The cake was colorful and moist, with the perfect hint of vanilla and a whisper of cinnamon. The buttercream melted on the tongue, the fondant was unusually edible (read: did not taste like plastic), and the almond notes were bright and pleasant. The Red 40 was chemical, yes — but deliciously so.

Just kidding. I didn’t actually try it. Honestly, I don’t know anyone who did. But it sure looked pretty.

“Yeah, not sure who the cake was for. Everyone I know is vegan or gluten-free,” says Girl N. Red ’29, balancing her phone, matcha latte, and keys in a single hand.

The cake appeared in Annenberg shortly after the University quietly gutted several Diversity, Equity, and Inclusion programs and dismantled the Quoffice — the LGBTQ+ student resource space formerly located in the basement of Thayer. Students held a somber funeral for the Quoffice, complete with eulogies, a casket, and, reportedly, southern widow hats.

But despair not. From the ashes of DEI rises dessert.

As an incoming freshman, I was worried about the loss of queer spaces on campus. But immediately after laying my eyes upon the gayke, I realized that Harvard really gets us. Who needs community when you have buttercream?

“Yeah, at a time when the Trump administration is taking sweeping action against the trans community and I’m worried that I can’t get a passport with the correct gender marker, it’s nice that HUDS supports me in eating my feelings,” Man M. Manning ’26, a transgender student, says. “Way better than the individualized support the Quoffice used to give.”

Shortly after the gayke made its Annenberg debut, Quincy House hosted an oobleck-making event. Some students saw the event as a subtle nod of solidarity to how genderfluid students have handled the pressure of the Trump administration.

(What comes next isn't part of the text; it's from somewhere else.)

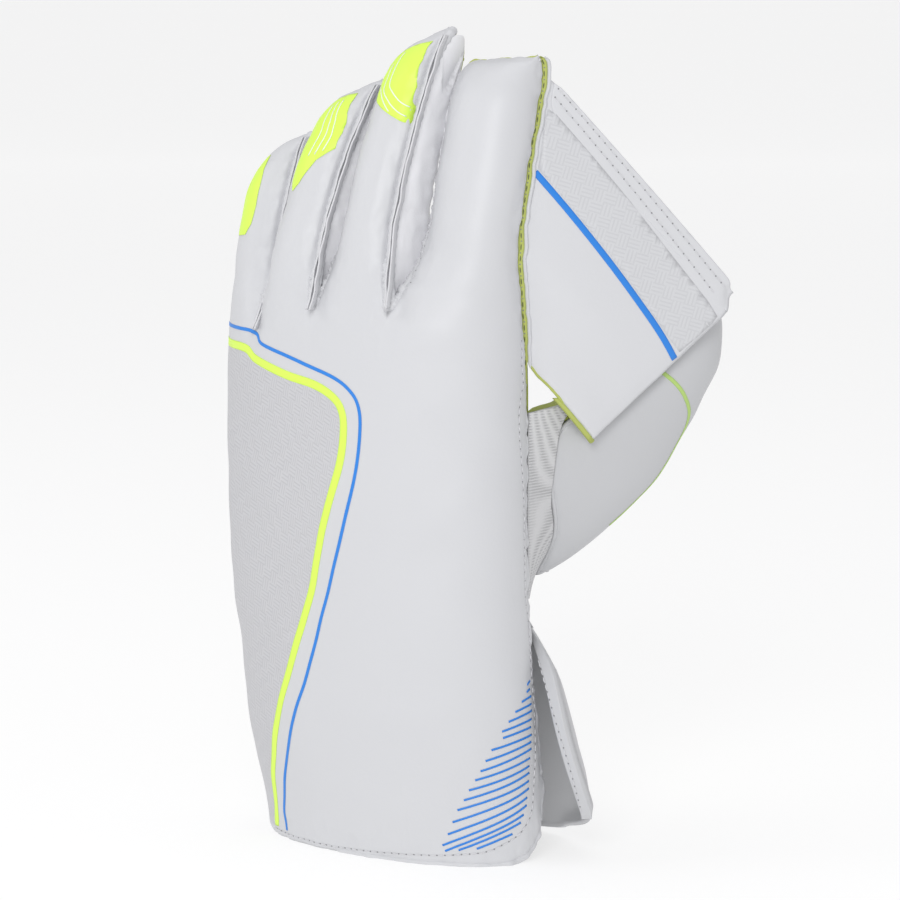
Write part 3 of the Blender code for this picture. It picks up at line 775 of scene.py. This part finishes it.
finished("web_edging", cord, lime_edging, ["web_piping"])

# Web of the catching pocket: two plies of white leather sewn together, stretched from
# the index finger to the thumb. Its outer edge is folded over and sewn twice, and its
# lower edge has a lime cord.
WEB_WALL = 2.2 * MM
web_leather = coated_leather("white_web_leather", (0.63, 0.635, 0.655))
WEB_LOOK = Vector((0.62, -0.78, 0.0))


def seen_from(ground, bearing, along, height):
    """Find the point of a surface that is seen at a place in a view, in millimetres."""
    turn = math.radians(bearing)
    across = Vector((math.cos(turn), math.sin(turn), 0.0))
    toward = Vector((math.sin(turn), -math.cos(turn), 0.0))
    start = across * along * MM + Vector((0.0, 0.0, height * MM))
    point, normal, _, _ = ground.ray_cast(start + toward * 0.3, -toward)
    if point is None:
        point, normal, _, _ = ground.find_nearest(start + toward * 0.03)
    return point, normal


web = smoothed(outer_face("thumb_web", WEB_LOOK), 3)
worn_in(
    web,
    roll=0.5 * MM,
    roll_width=1.8 * MM,
    puff=0.3 * MM,
    pucker=0.25 * MM,
    pucker_length=7.0 * MM,
    crease=0.7 * MM,
    seed=41.0,
)
TUCK = Vector((-0.7, -0.7, 0.0)) * 1.5 * MM
TUCK_REACH = 9 * MM
HEM_BACK = 1.3 * MM
HEM_CORNER = (97 * MM, 201 * MM, 12 * MM)
for vert in web.verts:
    gap = piping_surface.find_nearest(vert.co)[3]
    vert.co += TUCK * (1 - ease(gap / TUCK_REACH))
drawn_in(web, *HEM_CORNER, (-4.0 * MM, 1.6 * MM))
web_surface = surface(web)
finished("web_leather", web, web_leather, ["thumb_web"], WEB_WALL)
hem = smoothed(outer_face("web_hem", WEB_LOOK), 3)
bmesh.ops.translate(hem, vec=-WEB_LOOK * HEM_BACK, verts=hem.verts)
drawn_in(hem, *HEM_CORNER, (-4.2 * MM, 1.8 * MM))
drawn_in(hem, 28 * MM, 281 * MM, 8 * MM, (0.4 * MM, -1.6 * MM))
finished("web_hem_fold", hem, web_leather, ["web_hem"], 1.0 * MM)
hemmed = bmesh.new()
for piece in ("web_leather", "web_hem_fold"):
    hemmed.from_mesh(bpy.data.objects[piece].data)
hemmed_surface = surface(hemmed)
hemmed.free()
on_web = partial(seen_from, web_surface, VIEW_BEARING)
HEM_ROWS = [
    [(29.8, 276.6), (61.2, 240.2), (91.4, 204.0)],
    [(28.6, 273.6), (58.6, 238.2), (87.6, 201.8)],
    [(23.4, 270.0), (20.6, 250.0), (18.2, 230.0), (17.4, 205.0), (19.2, 190.0)],
]
on_hem = partial(seen_from, hemmed_surface, VIEW_BEARING)
hem_rows = [[on_hem(*spot)[0] for spot in flowing(row)] for row in HEM_ROWS]
stitches("web_hem_stitches", hem_rows, hemmed_surface, white_thread, pitch=3.2 * MM)
LOWER_EDGE = [(18.9, 180.0), (24.8, 171.6), (30.8, 163.6)]
roll(
    "web_lower_edging", [on_web(*spot)[0] for spot in flowing(LOWER_EDGE)], web_surface, 0.6 * MM,
    lime_edging, "lime_edging", swell=0.05, lift=-0.3 * MM,
)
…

But not everyone was thrilled about the cake. “Personally, I am shocked that the university is trying to indoctrinate us with their woke liberal mindset,” Chadwick R. Freedom-Eagle ’27 says. “First, they make the frogs gay with the water. Now, the Queer Agenda is coming after the Harvard students with baked goods.”

(Fellas, is it gay to eat dessert?)

Rumor has it the administration is considering further edible initiatives: an aromatic spiced meal for Aromantic Visibility Day, pronoun cupcakes in the House dining halls, and an ambitious “Intersectionali-tea” event featuring one tea bag per student.

Until then, we take what we can get. Harvard may have taken our Quoffice, but at least we still have the gayke.